Records that describe objects
┌──

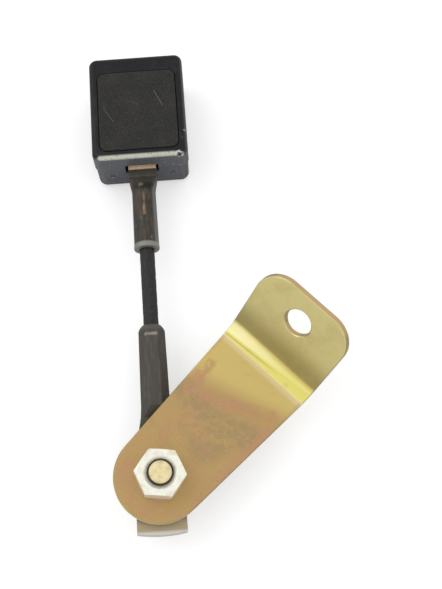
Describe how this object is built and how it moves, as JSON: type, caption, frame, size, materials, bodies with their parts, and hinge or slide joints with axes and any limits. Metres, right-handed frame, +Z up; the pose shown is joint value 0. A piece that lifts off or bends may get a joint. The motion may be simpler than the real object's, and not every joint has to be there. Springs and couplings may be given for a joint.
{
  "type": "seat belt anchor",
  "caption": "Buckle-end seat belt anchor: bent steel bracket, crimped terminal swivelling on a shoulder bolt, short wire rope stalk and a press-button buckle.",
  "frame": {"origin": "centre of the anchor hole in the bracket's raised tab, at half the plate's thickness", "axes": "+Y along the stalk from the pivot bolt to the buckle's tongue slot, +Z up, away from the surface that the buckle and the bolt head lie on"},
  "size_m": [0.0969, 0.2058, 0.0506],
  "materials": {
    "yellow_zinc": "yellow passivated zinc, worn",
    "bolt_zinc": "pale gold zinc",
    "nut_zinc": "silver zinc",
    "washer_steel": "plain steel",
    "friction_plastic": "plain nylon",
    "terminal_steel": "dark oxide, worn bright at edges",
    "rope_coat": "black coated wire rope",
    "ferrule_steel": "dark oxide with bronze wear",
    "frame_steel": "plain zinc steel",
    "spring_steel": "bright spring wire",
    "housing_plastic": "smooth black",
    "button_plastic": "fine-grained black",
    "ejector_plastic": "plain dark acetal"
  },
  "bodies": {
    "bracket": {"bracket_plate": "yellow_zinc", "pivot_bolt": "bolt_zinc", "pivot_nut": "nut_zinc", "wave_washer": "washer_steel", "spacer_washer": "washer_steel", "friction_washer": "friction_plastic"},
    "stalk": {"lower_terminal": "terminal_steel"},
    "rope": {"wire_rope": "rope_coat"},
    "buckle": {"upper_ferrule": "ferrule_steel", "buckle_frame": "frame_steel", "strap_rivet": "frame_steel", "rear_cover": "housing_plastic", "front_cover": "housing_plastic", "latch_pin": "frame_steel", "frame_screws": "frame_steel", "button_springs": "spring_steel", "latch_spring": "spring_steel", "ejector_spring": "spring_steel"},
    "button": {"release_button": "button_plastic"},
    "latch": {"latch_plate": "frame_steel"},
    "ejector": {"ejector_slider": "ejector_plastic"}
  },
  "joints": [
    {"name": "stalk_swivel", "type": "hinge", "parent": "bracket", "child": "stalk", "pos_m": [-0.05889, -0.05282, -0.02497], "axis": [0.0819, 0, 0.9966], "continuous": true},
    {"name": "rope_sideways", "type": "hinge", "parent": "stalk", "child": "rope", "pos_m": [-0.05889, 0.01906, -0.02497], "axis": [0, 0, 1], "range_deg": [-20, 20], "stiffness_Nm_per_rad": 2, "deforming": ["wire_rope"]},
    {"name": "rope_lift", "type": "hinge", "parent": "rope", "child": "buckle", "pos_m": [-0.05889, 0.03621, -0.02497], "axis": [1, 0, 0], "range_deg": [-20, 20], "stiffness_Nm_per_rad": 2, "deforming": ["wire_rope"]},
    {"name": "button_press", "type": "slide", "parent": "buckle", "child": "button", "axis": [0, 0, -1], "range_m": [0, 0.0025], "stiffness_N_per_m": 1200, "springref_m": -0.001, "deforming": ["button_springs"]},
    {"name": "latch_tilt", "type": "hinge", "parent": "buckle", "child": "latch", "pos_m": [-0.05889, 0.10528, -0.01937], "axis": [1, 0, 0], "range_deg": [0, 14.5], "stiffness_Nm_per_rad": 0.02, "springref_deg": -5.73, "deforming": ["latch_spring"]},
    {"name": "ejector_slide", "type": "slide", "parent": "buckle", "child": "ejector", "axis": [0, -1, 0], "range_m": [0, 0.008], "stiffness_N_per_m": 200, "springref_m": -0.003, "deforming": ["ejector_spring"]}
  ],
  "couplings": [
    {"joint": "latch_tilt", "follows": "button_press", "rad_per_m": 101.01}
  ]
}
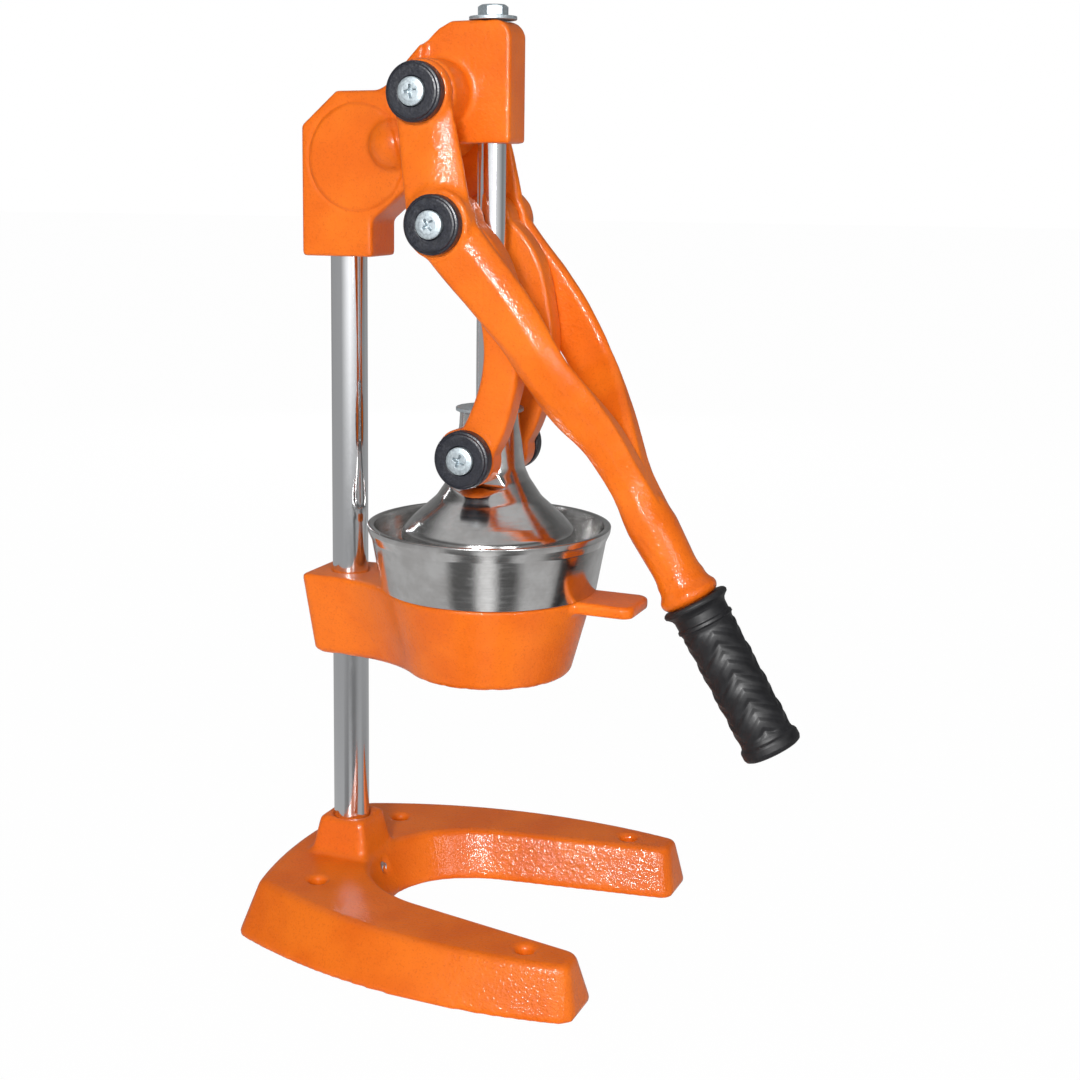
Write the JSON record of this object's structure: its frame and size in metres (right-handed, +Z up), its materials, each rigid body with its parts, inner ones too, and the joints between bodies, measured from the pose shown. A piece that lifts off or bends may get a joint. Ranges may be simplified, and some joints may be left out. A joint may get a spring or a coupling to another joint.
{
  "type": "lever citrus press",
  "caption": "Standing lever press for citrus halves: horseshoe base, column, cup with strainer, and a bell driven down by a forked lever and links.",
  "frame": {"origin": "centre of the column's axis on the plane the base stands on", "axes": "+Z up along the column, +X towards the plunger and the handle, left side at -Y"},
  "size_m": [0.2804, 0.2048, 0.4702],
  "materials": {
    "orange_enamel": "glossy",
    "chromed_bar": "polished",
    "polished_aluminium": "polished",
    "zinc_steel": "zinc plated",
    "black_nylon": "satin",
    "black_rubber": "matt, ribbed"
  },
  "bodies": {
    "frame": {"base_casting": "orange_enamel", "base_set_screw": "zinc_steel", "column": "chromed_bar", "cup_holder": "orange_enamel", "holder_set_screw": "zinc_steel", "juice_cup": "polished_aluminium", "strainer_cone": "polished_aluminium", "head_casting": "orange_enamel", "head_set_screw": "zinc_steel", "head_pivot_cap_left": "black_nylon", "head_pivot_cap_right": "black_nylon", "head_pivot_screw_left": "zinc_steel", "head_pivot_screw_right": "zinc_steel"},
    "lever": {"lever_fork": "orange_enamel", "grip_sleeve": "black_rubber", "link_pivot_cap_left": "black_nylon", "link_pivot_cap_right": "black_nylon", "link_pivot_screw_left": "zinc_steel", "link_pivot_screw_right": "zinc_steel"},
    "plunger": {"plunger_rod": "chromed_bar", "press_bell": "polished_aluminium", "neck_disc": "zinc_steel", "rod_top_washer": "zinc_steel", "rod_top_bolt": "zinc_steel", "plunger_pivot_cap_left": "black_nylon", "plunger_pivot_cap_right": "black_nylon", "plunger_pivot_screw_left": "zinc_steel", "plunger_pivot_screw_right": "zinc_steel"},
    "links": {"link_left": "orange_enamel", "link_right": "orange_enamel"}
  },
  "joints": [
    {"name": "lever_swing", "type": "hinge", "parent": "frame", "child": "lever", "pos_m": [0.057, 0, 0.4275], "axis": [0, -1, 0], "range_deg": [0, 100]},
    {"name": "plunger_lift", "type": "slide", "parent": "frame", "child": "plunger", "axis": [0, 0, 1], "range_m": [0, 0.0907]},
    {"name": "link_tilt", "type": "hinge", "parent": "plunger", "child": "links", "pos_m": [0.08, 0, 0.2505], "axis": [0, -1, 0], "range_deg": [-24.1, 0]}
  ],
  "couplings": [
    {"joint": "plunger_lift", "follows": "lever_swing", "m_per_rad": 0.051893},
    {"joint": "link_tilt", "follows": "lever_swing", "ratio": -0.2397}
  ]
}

└──

Set down the listing in full, keeping every word exactly as it is.

** EXPECTED ANSWER **
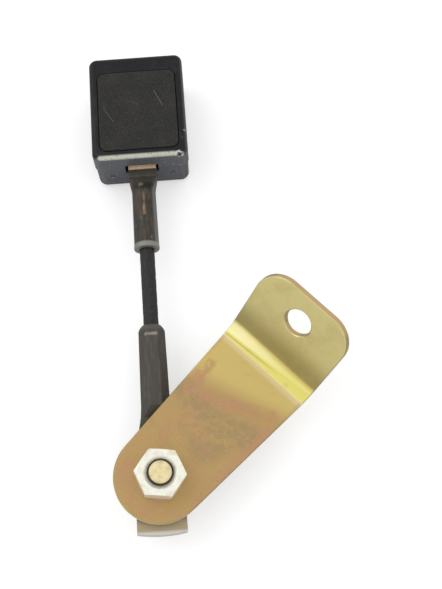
Describe how this object is built and how it moves, as JSON: type, caption, frame, size, materials, bodies with their parts, and hinge or slide joints with axes and any limits. Metres, right-handed frame, +Z up; the pose shown is joint value 0. A piece that lifts off or bends may get a joint. The motion may be simpler than the real object's, and not every joint has to be there. Springs and couplings may be given for a joint.
{
  "type": "seat belt anchor",
  "caption": "Buckle-end seat belt anchor: bent steel bracket, crimped terminal swivelling on a shoulder bolt, short wire rope stalk and a press-button buckle.",
  "frame": {"origin": "centre of the anchor hole in the bracket's raised tab, at half the plate's thickness", "axes": "+Y along the stalk from the pivot bolt to the buckle's tongue slot, +Z up, away from the surface that the buckle and the bolt head lie on"},
  "size_m": [0.0969, 0.2058, 0.0506],
  "materials": {
    "yellow_zinc": "yellow passivated zinc, worn",
    "bolt_zinc": "pale gold zinc",
    "nut_zinc": "silver zinc",
    "washer_steel": "plain steel",
    "friction_plastic": "plain nylon",
    "terminal_steel": "dark oxide, worn bright at edges",
    "rope_coat": "black coated wire rope",
    "ferrule_steel": "dark oxide with bronze wear",
    "frame_steel": "plain zinc steel",
    "spring_steel": "bright spring wire",
    "housing_plastic": "smooth black",
    "button_plastic": "fine-grained black",
    "ejector_plastic": "plain dark acetal"
  },
  "bodies": {
    "bracket": {"bracket_plate": "yellow_zinc", "pivot_bolt": "bolt_zinc", "pivot_nut": "nut_zinc", "wave_washer": "washer_steel", "spacer_washer": "washer_steel", "friction_washer": "friction_plastic"},
    "stalk": {"lower_terminal": "terminal_steel"},
    "rope": {"wire_rope": "rope_coat"},
    "buckle": {"upper_ferrule": "ferrule_steel", "buckle_frame": "frame_steel", "strap_rivet": "frame_steel", "rear_cover": "housing_plastic", "front_cover": "housing_plastic", "latch_pin": "frame_steel", "frame_screws": "frame_steel", "button_springs": "spring_steel", "latch_spring": "spring_steel", "ejector_spring": "spring_steel"},
    "button": {"release_button": "button_plastic"},
    "latch": {"latch_plate": "frame_steel"},
    "ejector": {"ejector_slider": "ejector_plastic"}
  },
  "joints": [
    {"name": "stalk_swivel", "type": "hinge", "parent": "bracket", "child": "stalk", "pos_m": [-0.05889, -0.05282, -0.02497], "axis": [0.0819, 0, 0.9966], "continuous": true},
    {"name": "rope_sideways", "type": "hinge", "parent": "stalk", "child": "rope", "pos_m": [-0.05889, 0.01906, -0.02497], "axis": [0, 0, 1], "range_deg": [-20, 20], "stiffness_Nm_per_rad": 2, "deforming": ["wire_rope"]},
    {"name": "rope_lift", "type": "hinge", "parent": "rope", "child": "buckle", "pos_m": [-0.05889, 0.03621, -0.02497], "axis": [1, 0, 0], "range_deg": [-20, 20], "stiffness_Nm_per_rad": 2, "deforming": ["wire_rope"]},
    {"name": "button_press", "type": "slide", "parent": "buckle", "child": "button", "axis": [0, 0, -1], "range_m": [0, 0.0025], "stiffness_N_per_m": 1200, "springref_m": -0.001, "deforming": ["button_springs"]},
    {"name": "latch_tilt", "type": "hinge", "parent": "buckle", "child": "latch", "pos_m": [-0.05889, 0.10528, -0.01937], "axis": [1, 0, 0], "range_deg": [0, 14.5], "stiffness_Nm_per_rad": 0.02, "springref_deg": -5.73, "deforming": ["latch_spring"]},
    {"name": "ejector_slide", "type": "slide", "parent": "buckle", "child": "ejector", "axis": [0, -1, 0], "range_m": [0, 0.008], "stiffness_N_per_m": 200, "springref_m": -0.003, "deforming": ["ejector_spring"]}
  ],
  "couplings": [
    {"joint": "latch_tilt", "follows": "button_press", "rad_per_m": 101.01}
  ]
}
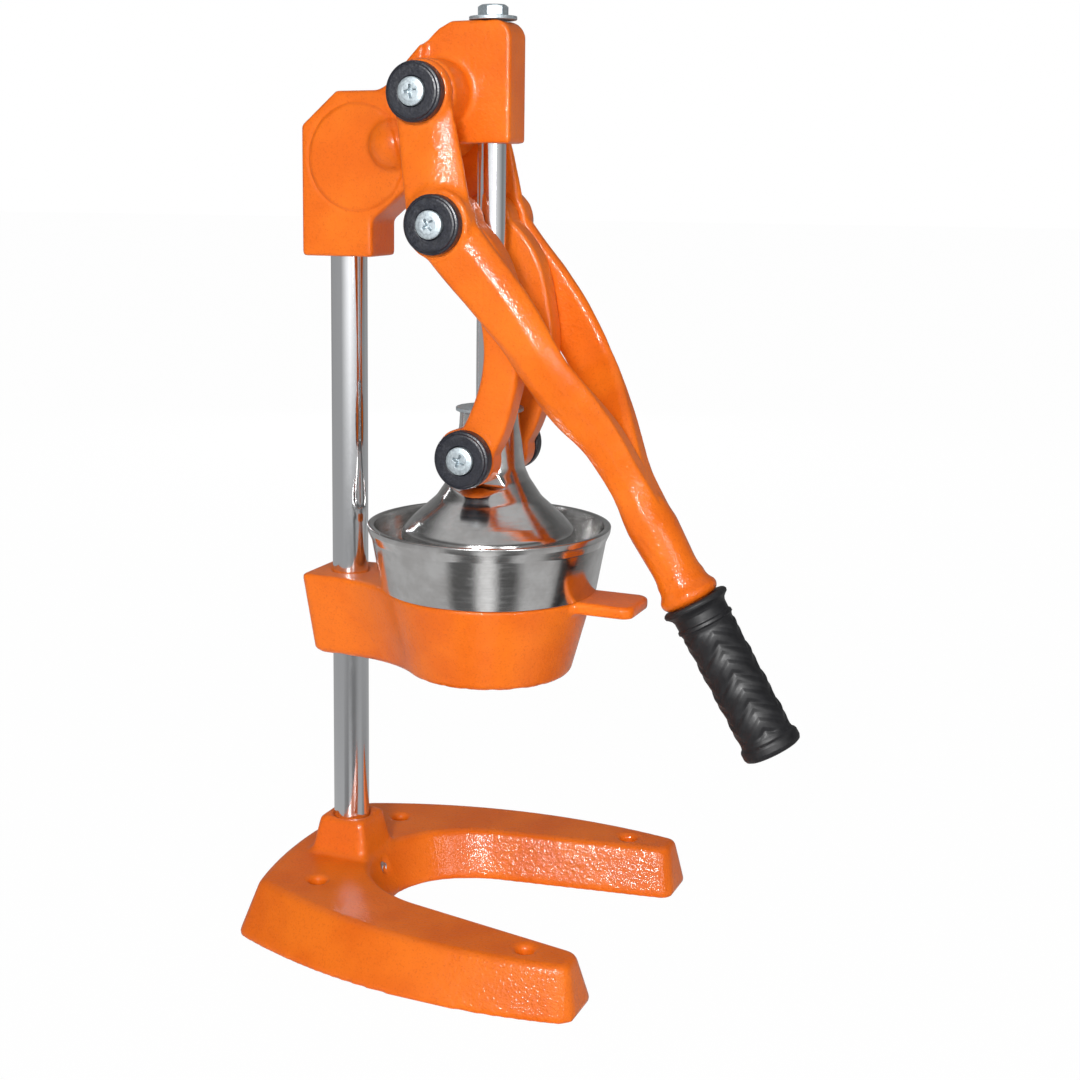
Write the JSON record of this object's structure: its frame and size in metres (right-handed, +Z up), its materials, each rigid body with its parts, inner ones too, and the joints between bodies, measured from the pose shown. A piece that lifts off or bends may get a joint. Ranges may be simplified, and some joints may be left out. A joint may get a spring or a coupling to another joint.
{
  "type": "lever citrus press",
  "caption": "Standing lever press for citrus halves: horseshoe base, column, cup with strainer, and a bell driven down by a forked lever and links.",
  "frame": {"origin": "centre of the column's axis on the plane the base stands on", "axes": "+Z up along the column, +X towards the plunger and the handle, left side at -Y"},
  "size_m": [0.2804, 0.2048, 0.4702],
  "materials": {
    "orange_enamel": "glossy",
    "chromed_bar": "polished",
    "polished_aluminium": "polished",
    "zinc_steel": "zinc plated",
    "black_nylon": "satin",
    "black_rubber": "matt, ribbed"
  },
  "bodies": {
    "frame": {"base_casting": "orange_enamel", "base_set_screw": "zinc_steel", "column": "chromed_bar", "cup_holder": "orange_enamel", "holder_set_screw": "zinc_steel", "juice_cup": "polished_aluminium", "strainer_cone": "polished_aluminium", "head_casting": "orange_enamel", "head_set_screw": "zinc_steel", "head_pivot_cap_left": "black_nylon", "head_pivot_cap_right": "black_nylon", "head_pivot_screw_left": "zinc_steel", "head_pivot_screw_right": "zinc_steel"},
    "lever": {"lever_fork": "orange_enamel", "grip_sleeve": "black_rubber", "link_pivot_cap_left": "black_nylon", "link_pivot_cap_right": "black_nylon", "link_pivot_screw_left": "zinc_steel", "link_pivot_screw_right": "zinc_steel"},
    "plunger": {"plunger_rod": "chromed_bar", "press_bell": "polished_aluminium", "neck_disc": "zinc_steel", "rod_top_washer": "zinc_steel", "rod_top_bolt": "zinc_steel", "plunger_pivot_cap_left": "black_nylon", "plunger_pivot_cap_right": "black_nylon", "plunger_pivot_screw_left": "zinc_steel", "plunger_pivot_screw_right": "zinc_steel"},
    "links": {"link_left": "orange_enamel", "link_right": "orange_enamel"}
  },
  "joints": [
    {"name": "lever_swing", "type": "hinge", "parent": "frame", "child": "lever", "pos_m": [0.057, 0, 0.4275], "axis": [0, -1, 0], "range_deg": [0, 100]},
    {"name": "plunger_lift", "type": "slide", "parent": "frame", "child": "plunger", "axis": [0, 0, 1], "range_m": [0, 0.0907]},
    {"name": "link_tilt", "type": "hinge", "parent": "plunger", "child": "links", "pos_m": [0.08, 0, 0.2505], "axis": [0, -1, 0], "range_deg": [-24.1, 0]}
  ],
  "couplings": [
    {"joint": "plunger_lift", "follows": "lever_swing", "m_per_rad": 0.051893},
    {"joint": "link_tilt", "follows": "lever_swing", "ratio": -0.2397}
  ]
}